Появление Хью на склоне вызвало оживление среди карабинеров. Они живо перегруппировались, все стволы нацелились на длинного плечистого здоровяка, исхудавшего, но крепкого.
Хью лениво поднял руки. Возможно, к нему просто ещё не вернулась прежняя координация движений.
Он шагал к трупам, и люди внизу это поняли.
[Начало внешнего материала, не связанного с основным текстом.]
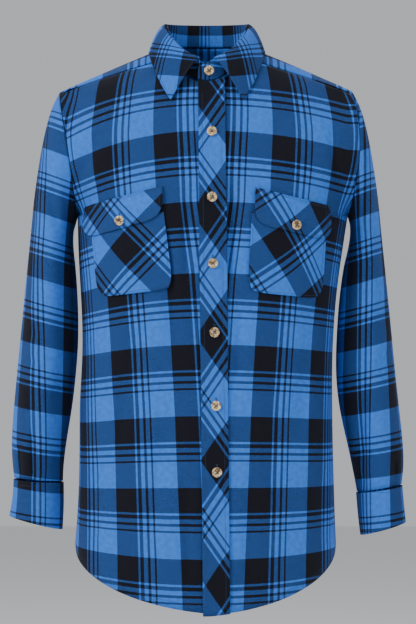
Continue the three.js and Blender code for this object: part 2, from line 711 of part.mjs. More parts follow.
// ---- collar ----
// Path of the stand: the neckline, with its left end passing over its right end at the front.
function standGrid() {
  const lap = (Math.asin(STAND_OVERLAP / NECK_HALF) * 180) / PI;
  const turns = steps(30).map((t) => lerp(-lap * 0.6, 360 + lap, t));
  const levels = [0, 0.35, 0.7, 0.9, 1];
  return levels.map((level) =>
    turns.map((turn, i) => {
      const way = turn < 0 || turn > 360 ? 1 : -1;
      const round = turn < 0 ? -turn : turn > 360 ? turn - 360 : turn;
      const foot = round <= 180 ? neckPoint(round, -1) : neckPoint(360 - round, 1);
      if (turn < 0 || turn > 360) foot.x = -way * abs(foot.x) * (turn < 0 ? -1 : 1);
      const layer = turn > 300 ? clamp((turn - 325) / 25, 0, 1) : 0;
      const rounded = roundedEnd(i, turns.length);
      const height = STAND_SEAT + STAND_HEIGHT * level * rounded;
      const lean = 0.1 * height + STAND_SEAT;
      const out = foot.clone().setZ(0).sub(vector(0, -4, 0)).normalize();
      return vector(
        foot.x - out.x * lean,
        foot.y - out.y * lean - layer * (LAYERED + 1),
        foot.z + height,
      );
    }),
  );
}

// Height share of the stand near its ends, where its top corners are rounded.
function roundedEnd(i, count) {
  const fromEnd = min(i, count - 1 - i);
  return [0.55, 0.9][fromEnd] ?? 1;
}

function leafGrid(fronts) {
  const facets = facetsOf(...fronts);
  const right = LEAF.map((row) => ({ ...row, way: -1 }));
  const left = LEAF.slice(1).map((row) => ({ ...row, way: 1 }));
  const around = [...right.reverse(), ...left];
  return around.map(({ turn, x, y, z, way }) => {
    const foot = neckPoint(turn, way);
    const out = foot.clone().setZ(0).sub(vector(0, -4, 0)).normalize();
    const height = STAND_HEIGHT + STAND_SEAT + SEAM_GAP + CLOTH;
    const fold = vector(foot.x - out.x * 2, foot.y - out.y * 2 - (turn < 60 ? LAYERED + 2 : 0), foot.z + height);
    const edgeX = way * x;
    const edge = vector(edgeX, y ?? frontOf(facets, edgeX, z) - LEAF_CLEAR - CLOTH, z);
    const bend = vector(
      lerp(fold.x, edge.x, 0.3) + out.x * LEAF_ROLL,
      lerp(fold.y, edge.y, 0.3) + out.y * LEAF_ROLL,
      lerp(fold.z, edge.z, 0.18) + 4,
    );
    return steps(4).map((t) => {
      const first = fold.clone().lerp(bend, t);
      return first.lerp(bend.clone().lerp(edge, t), t);
    });
  });
}

// ---- buttons ----
// Four-hole disc whose face looks along -Y, its back at y = 0.
function buttonGeometry() {
  const circle = (x, y, radius, corners) =>
    steps(corners).slice(1).map((t) => new THREE.Vector2(x + radius * cos(2 * PI * t), y + radius * sin(2 * PI * t)));
  const face = new THREE.Shape(circle(0, 0, BUTTON_RADIUS, 14));
  for (const [across, up] of [[1, 1], [-1, 1], [-1, -1], [1, -1]]) {
    const hole = circle(across * BUTTON_HOLE_SPREAD, up * BUTTON_HOLE_SPREAD, BUTTON_HOLE_RADIUS, 4);
    face.holes.push(new THREE.Path(hole));
  }
  const disc = new THREE.ExtrudeGeometry(face, { depth: BUTTON_THICKNESS, bevelEnabled: false });
  return disc.rotateX(PI / 2);
}

// ---- materials ----
const flannel = () => new THREE.MeshStandardMaterial({ color: 0x3f6ea6, roughness: 0.95, metalness: 0 });
const horn = () => new THREE.MeshStandardMaterial({ color: 0xc9ab7d, roughness: 0.3, metalness: 0 });

// ---- assembly ----
const shirt = new THREE.Group();

function add(name, geometry, material) {
  const mesh = new THREE.Mesh(geometry, material);
  mesh.name = name;
  shirt.add(mesh);
  return mesh;
}

// Button with its back on the facets under it, facing the way that they face.
function addButton(name, facets, { x, z }, lift) {
  const mesh = add(name, buttonGeometry(), horn());
  const reach = BUTTON_RADIUS;
  const at = (dx, dz) => vector(x + dx, frontOf(facets, x + dx, z + dz), z + dz);
  const across = at(reach, 0).sub(at(-reach, 0));
  const up = at(0, reach).sub(at(0, -reach));
  const out = across.clone().cross(up).normalize();
  const side = across.normalize();
  const level = min(at(0, 0).y, (at(reach, 0).y + at(-reach, 0).y) / 2, (at(0, reach).y + at(0, -reach).y) / 2);
  mesh.quaternion.setFromRotationMatrix(
    new THREE.Matrix4().makeBasis(side, out.clone().negate(), side.clone().cross(out.clone().negate())),
  );
  mesh.position.set(x, level - lift, z);
}

const grids = { right: frontGrid('right'), left: frontGrid('left') };
const fronts = [grids.right, grids.left];
const placket = placketGrid(fronts);
const stand = standGrid();
const leaf = leafGrid(fronts);
const collarMiddle = vector(0, -4, 0);
const addBody = (name, grid) => add(name, wall(grid, CLOTH, bodyNormals(grid)), flannel());

addBody('back', backGrid());
addBody('yoke', yokeGrid());
addBody('front_right', grids.right);
addBody('front_left', grids.left);
add('placket', wall(placket, LAYERED, gridNormals(placket)), flannel());
add('collar_stand', wall(stand, LAYERED, gridNormals(stand, collarMiddle)), flannel());
add('collar', wall(leaf, CLOTH, gridNormals(leaf, collarMiddle)), flannel());

for (const side of ['right', 'left']) {
  const sleeve = sleeveGrid(side);
  const arm = ringMiddle(side, SLEEVE[side][4]);
  const sleeveNormals = gridNormals(sleeve, arm, true);
  sleeveNormals[0] = sleeveAngles(side).map((angle) => bodyNormal(armholePoint(side, angle)));
  add(`sleeve_${side}`, wall(sleeve, CLOTH, sleeveNormals, true), flannel());
  const cuff = cuffGrid(side);
  add(`cuff_${side}`, wall(cuff, LAYERED, gridNormals(cuff, ringMiddle(side, CUFF[side][1]))), flannel());
  const strip = slitStripGrid(side, sleeve);
  add(`sleeve_placket_${side}`, wall(strip, CLOTH, gridNormals(strip, arm)), flannel());

  const panel = facetsOf(grids[side]);
  const pocket = patchGrid(POCKETS[side], [0.04, 0.28, 0.52, 0.76, 1], panel, () => PATCH_LIFT + CLOTH);
  const flapLift = (v) => PATCH_LIFT + CLOTH + 0.7 + smoothstep(v, 0.05, 0.45) * (CLOTH + 1);
  const flap = patchGrid(FLAPS[side], [0, 0.25, 0.5, 0.75, 1], panel, flapLift);
  add(`pocket_${side}`, wall(pocket, CLOTH, gridNormals(pocket)), flannel());
  add(`flap_${side}`, wall(flap, CLOTH, gridNormals(flap)), flannel());
  addButton(`flap_button_${side}`, facetsOf(flap), FLAP_BUTTONS[side], LIFT);
}

function smoothstep(value, low, high) {
  const t = clamp((value - low) / (high - low), 0, 1);
  return t * t * (3 - 2 * t);
}

addButton('collar_button', facetsOf(stand), COLLAR_BUTTON, LIFT);
PLACKET_BUTTONS.forEach((place, i) => addButton(`front_button_${i + 1}`, facetsOf(placket), place, LIFT));

export default shirt;
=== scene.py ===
from math import asin, atan2, cos, exp, hypot, pi, radians, sin, tau

import bmesh
import bpy
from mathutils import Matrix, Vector, geometry
from mathutils.bvhtree import BVHTree


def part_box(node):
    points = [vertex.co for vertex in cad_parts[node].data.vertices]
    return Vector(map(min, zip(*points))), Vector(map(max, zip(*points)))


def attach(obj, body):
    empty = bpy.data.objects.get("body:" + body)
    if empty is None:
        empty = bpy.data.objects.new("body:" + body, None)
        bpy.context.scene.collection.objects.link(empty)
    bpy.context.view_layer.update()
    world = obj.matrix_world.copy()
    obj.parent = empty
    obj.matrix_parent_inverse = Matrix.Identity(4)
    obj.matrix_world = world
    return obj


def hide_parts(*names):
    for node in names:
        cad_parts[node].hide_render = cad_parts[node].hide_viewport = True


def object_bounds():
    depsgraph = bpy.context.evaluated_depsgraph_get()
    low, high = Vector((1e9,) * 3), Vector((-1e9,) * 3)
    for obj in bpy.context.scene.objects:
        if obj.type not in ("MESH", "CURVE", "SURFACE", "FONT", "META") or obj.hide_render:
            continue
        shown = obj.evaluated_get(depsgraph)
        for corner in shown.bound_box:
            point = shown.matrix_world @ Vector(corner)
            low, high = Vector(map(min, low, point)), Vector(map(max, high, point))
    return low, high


# A blue and black plaid flannel shirt in its hollow worn form. Metres, +Z up, the front faces -Y.
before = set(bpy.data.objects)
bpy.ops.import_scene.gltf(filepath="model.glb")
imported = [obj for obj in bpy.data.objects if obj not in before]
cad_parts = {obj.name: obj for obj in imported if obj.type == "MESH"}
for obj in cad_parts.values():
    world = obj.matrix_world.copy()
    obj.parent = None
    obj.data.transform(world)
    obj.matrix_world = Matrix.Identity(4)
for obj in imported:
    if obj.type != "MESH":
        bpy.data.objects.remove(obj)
cad_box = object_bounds()

MM = 0.001
SIDE_Y = 8 * MM  # side seams and shoulder ridge

# One repeat of the plaid, in millimetres: width of each stripe and whether it is blue.
SETT = [
    (32.5, 0), (2.9, 1), (5.2, 0), (5.6, 1), (3.9, 0), (5.5, 1), (2.7, 0), (34.0, 1),
]
WARP_REPEAT = sum(width for width, _ in SETT) * MM
WEFT_STRETCH = 1.088  # the weft repeat is longer than the warp repeat
BLUE = (0.048, 0.235, 0.86, 1)
BLACK = (0.008, 0.008, 0.014, 1)
HEATHER_SHARE = 0.29  # how blue the crossings of a blue and a black stripe look
TWILL_PITCH = 0.0011  # distance between two twill lines
BIAS = radians(54)
BIAS_STRETCH = 0.94  # the placket's plaid along its length

# Height in metres, and at the side seam the drop of the weft (right and left front) and the drift of
# the warp towards the middle.
HANG = [
    (0.06, 0.022, 0.016, 0.0),
    (-0.035, 0.029, 0.018, 0.0),
    (-0.118, 0.042, 0.023, 0.0),
    (-0.213, 0.036, 0.022, 0.004),
    (-0.313, 0.034, 0.023, 0.018),
    (-0.416, 0.021, 0.014, 0.025),
    (-0.516, 0.015, 0.009, 0.031),
    (-0.616, 0.006, 0.002, 0.035),
    (-0.718, -0.014, -0.012, 0.039),
    (-0.80, -0.018, -0.016, 0.041),
]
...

Несколько мгновений постояв над убитыми, Хью остался доволен тем, как Фред всё сделал: глаза покойных закрыты, руки, ноги зафиксированы: пилот повязал на всех погибших траурную ленту. Правда, ленты не хватило, чтобы запеленать как следует шестерых, — получился лишь один виток через левое плечо и на грудь. Ещё на диафрагме у каждого песком насыпан знак Моря. Тела готовы к погребению, пусть даже в огне вражеских огнемётов. Хью подумал, что у него не получилось бы лучше. Он передумал забирать тело Валевского. Лишь опустился на колени перед другом, приложился лбом к холодному восковому лбу.
И вдруг: короткий вжик, и пуля вбилась в ступню трупа. Вторая — в ступню погибшего учёного старца. Стрелял снайпер. Издевался, демонстрируя своё мастерство.
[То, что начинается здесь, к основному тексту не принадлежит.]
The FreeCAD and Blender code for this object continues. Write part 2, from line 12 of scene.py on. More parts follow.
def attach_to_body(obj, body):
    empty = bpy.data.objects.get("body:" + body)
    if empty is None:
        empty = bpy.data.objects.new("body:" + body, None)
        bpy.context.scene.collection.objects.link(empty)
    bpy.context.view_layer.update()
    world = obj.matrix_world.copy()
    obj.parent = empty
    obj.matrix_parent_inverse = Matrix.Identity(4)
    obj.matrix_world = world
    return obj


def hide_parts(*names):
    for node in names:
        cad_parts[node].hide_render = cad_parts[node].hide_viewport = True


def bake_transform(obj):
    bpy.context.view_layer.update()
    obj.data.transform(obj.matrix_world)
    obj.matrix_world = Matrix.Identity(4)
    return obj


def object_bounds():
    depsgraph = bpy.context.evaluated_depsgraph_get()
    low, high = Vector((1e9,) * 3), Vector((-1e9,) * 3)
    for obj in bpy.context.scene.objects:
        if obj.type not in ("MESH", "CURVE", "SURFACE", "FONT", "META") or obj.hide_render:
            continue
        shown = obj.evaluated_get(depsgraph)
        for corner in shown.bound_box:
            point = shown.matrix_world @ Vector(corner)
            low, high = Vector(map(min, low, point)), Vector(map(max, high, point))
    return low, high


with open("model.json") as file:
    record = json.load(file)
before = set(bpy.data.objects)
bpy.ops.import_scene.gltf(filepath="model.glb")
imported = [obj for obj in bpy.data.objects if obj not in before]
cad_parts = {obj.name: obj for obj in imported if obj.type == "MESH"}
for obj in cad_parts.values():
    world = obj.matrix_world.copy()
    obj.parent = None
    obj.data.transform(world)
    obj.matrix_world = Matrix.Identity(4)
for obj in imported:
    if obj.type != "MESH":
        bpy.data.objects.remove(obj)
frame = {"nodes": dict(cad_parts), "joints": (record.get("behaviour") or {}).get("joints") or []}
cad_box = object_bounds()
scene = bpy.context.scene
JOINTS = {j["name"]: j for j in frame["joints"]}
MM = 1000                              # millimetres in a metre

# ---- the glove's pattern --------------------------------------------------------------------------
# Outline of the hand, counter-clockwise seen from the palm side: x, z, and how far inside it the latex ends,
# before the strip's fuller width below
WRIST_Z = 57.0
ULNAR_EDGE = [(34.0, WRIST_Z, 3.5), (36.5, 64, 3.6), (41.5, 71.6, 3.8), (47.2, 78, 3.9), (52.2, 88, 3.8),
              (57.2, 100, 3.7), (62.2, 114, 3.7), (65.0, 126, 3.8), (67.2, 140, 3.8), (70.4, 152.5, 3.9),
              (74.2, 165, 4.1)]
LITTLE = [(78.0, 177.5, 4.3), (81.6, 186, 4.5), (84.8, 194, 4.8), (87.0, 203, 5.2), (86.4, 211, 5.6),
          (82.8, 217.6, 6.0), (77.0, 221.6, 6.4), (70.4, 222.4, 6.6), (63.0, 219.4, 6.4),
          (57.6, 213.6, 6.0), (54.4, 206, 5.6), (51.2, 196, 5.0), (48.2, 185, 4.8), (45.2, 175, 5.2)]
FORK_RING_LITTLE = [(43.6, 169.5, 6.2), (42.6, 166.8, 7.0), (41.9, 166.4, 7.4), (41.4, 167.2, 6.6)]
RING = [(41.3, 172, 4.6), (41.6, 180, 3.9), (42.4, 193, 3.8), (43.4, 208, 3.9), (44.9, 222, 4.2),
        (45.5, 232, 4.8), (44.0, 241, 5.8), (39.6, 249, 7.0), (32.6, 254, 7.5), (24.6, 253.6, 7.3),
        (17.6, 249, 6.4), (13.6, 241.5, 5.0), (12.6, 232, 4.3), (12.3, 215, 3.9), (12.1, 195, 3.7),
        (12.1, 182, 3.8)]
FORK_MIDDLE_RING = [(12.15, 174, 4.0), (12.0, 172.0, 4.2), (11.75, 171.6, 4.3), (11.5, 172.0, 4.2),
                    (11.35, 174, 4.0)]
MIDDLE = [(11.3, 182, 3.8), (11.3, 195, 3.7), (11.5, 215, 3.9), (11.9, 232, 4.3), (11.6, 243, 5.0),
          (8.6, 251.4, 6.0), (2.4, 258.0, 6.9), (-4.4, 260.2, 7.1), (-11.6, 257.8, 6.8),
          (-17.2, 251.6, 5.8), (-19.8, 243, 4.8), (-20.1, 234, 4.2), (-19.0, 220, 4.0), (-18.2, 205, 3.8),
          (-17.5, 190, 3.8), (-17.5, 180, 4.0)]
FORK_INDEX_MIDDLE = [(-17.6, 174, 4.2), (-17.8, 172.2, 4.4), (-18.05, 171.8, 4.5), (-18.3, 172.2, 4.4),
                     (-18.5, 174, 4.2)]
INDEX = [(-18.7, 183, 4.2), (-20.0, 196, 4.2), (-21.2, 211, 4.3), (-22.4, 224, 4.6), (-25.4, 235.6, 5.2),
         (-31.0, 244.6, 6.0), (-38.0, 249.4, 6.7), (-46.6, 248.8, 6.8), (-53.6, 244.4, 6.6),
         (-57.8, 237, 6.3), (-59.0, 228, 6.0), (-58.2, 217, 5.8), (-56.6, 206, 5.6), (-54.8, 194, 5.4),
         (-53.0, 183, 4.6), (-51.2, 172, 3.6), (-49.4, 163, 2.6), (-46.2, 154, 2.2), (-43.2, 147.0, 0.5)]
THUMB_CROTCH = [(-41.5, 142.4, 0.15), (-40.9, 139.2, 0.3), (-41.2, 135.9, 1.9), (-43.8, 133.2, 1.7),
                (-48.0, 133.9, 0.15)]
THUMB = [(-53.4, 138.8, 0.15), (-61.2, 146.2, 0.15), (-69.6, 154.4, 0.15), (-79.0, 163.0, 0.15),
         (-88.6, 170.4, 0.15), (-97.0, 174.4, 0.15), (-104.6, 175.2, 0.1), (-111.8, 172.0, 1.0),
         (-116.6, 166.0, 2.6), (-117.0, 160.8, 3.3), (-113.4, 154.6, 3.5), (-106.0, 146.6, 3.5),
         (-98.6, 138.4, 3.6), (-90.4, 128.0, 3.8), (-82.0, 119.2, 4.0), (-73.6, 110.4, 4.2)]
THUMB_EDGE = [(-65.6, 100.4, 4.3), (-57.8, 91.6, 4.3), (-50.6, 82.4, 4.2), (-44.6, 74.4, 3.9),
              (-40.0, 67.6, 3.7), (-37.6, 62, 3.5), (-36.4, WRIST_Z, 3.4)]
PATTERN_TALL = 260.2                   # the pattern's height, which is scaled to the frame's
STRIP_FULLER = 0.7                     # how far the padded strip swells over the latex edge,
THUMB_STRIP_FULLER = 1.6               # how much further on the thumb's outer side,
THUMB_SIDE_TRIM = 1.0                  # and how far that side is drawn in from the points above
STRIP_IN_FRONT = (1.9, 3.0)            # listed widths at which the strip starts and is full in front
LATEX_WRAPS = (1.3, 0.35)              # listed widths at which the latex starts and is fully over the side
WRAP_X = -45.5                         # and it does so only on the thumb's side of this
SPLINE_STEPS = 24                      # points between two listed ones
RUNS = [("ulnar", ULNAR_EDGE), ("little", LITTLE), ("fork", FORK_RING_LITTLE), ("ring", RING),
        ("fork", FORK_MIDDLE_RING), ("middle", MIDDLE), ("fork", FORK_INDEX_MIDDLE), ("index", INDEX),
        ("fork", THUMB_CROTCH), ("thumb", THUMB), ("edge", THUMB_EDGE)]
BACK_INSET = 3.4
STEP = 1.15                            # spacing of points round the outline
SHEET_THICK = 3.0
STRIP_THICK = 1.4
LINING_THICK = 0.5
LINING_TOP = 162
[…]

Хью взревел, взвалил на себя труп Серого, и потащился с этой ношей вверх, к о-вэ. Упал, снова поднялся; поступь его становилась всё тяжелее, по лицу катился пот, раскрытым ртом он тяжело хватал разреженный и холодный утренний воздух.
Фред, проклиная всё и вся, решил не выходить навстречу: Хью должен справится.
Покойнику уже ничем не помочь, а выставляться перед снайпером пилоту Моря в полной боевой экипировке — значило наверняка нарваться на огонь из всех стволов.